**Short task:** In the entries below, the lines from the one with "Continue the build123d" through the one with "panel: float = 260.0" are to be copied exactly; both ends count.

**Data section:**
----

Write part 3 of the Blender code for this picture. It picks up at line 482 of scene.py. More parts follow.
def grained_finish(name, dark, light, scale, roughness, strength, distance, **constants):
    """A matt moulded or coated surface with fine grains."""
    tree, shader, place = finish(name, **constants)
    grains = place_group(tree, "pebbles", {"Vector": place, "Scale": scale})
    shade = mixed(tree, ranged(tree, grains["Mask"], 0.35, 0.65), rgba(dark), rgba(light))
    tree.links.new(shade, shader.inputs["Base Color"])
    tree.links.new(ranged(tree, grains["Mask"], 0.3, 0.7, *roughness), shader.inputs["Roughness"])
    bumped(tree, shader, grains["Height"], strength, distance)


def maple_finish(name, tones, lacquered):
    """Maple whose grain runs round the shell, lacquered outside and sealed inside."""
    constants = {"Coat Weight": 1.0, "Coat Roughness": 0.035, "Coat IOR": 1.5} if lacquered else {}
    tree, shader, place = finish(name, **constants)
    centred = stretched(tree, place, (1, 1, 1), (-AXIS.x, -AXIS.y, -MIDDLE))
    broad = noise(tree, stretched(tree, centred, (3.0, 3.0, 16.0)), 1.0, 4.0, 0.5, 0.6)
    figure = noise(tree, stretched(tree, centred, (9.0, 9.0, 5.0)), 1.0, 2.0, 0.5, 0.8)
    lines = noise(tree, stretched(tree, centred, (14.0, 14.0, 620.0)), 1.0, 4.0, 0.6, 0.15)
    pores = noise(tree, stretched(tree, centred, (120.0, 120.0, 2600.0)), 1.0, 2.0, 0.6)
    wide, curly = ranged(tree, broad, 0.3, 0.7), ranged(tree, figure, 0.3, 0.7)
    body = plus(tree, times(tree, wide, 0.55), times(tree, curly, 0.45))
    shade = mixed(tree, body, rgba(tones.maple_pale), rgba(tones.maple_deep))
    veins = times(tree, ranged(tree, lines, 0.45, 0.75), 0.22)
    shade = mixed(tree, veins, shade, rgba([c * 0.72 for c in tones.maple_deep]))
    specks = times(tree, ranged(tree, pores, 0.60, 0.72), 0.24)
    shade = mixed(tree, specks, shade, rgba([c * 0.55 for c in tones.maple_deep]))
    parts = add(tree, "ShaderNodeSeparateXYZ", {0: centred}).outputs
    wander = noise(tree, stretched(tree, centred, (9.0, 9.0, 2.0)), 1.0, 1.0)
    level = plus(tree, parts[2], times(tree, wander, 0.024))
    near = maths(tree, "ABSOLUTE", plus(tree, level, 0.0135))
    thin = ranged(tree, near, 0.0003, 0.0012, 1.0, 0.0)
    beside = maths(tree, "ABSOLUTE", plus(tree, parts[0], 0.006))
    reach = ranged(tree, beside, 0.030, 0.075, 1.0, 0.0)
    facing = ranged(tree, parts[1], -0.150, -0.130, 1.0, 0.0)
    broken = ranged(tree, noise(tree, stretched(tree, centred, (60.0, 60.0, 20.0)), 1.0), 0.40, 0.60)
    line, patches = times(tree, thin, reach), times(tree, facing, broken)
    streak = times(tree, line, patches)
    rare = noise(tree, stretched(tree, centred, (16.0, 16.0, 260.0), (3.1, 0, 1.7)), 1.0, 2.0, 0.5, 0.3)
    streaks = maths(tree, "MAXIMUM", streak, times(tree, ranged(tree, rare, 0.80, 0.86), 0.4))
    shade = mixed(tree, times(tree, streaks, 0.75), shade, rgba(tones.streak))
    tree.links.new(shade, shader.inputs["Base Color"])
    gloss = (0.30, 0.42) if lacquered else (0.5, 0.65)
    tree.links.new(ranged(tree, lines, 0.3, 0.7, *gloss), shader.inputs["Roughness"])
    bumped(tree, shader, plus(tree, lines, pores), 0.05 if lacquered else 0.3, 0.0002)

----

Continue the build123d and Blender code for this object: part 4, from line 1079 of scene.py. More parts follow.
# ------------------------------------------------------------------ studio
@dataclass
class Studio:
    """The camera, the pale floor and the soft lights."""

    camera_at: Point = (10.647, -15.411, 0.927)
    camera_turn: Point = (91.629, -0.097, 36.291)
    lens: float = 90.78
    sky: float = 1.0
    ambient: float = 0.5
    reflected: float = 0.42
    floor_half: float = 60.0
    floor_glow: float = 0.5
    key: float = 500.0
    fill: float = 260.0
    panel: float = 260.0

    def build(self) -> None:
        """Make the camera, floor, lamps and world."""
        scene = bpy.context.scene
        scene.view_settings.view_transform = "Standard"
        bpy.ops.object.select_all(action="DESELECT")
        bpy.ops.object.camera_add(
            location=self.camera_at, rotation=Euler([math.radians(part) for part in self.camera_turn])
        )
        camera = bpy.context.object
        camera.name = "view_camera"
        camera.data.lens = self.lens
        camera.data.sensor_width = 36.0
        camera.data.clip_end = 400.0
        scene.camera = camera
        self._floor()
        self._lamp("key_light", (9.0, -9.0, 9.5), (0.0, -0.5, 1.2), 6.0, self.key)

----

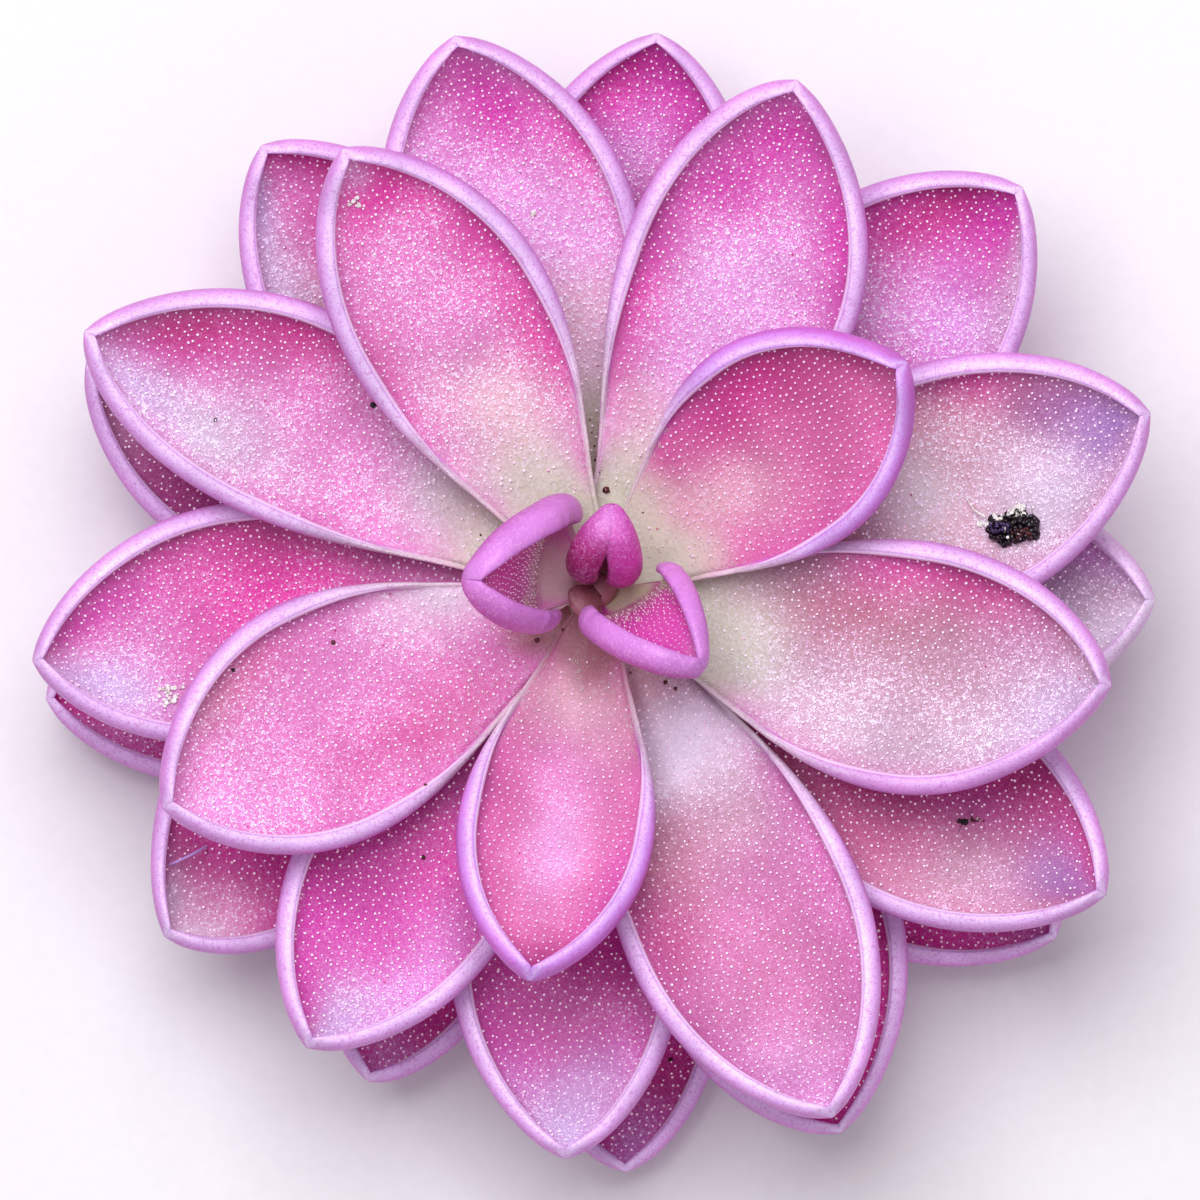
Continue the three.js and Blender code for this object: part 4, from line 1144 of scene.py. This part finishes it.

----

**Exercise solution:**
Continue the build123d and Blender code for this object: part 4, from line 1079 of scene.py. More parts follow.
# ------------------------------------------------------------------ studio
@dataclass
class Studio:
    """The camera, the pale floor and the soft lights."""

    camera_at: Point = (10.647, -15.411, 0.927)
    camera_turn: Point = (91.629, -0.097, 36.291)
    lens: float = 90.78
    sky: float = 1.0
    ambient: float = 0.5
    reflected: float = 0.42
    floor_half: float = 60.0
    floor_glow: float = 0.5
    key: float = 500.0
    fill: float = 260.0
    panel: float = 260.0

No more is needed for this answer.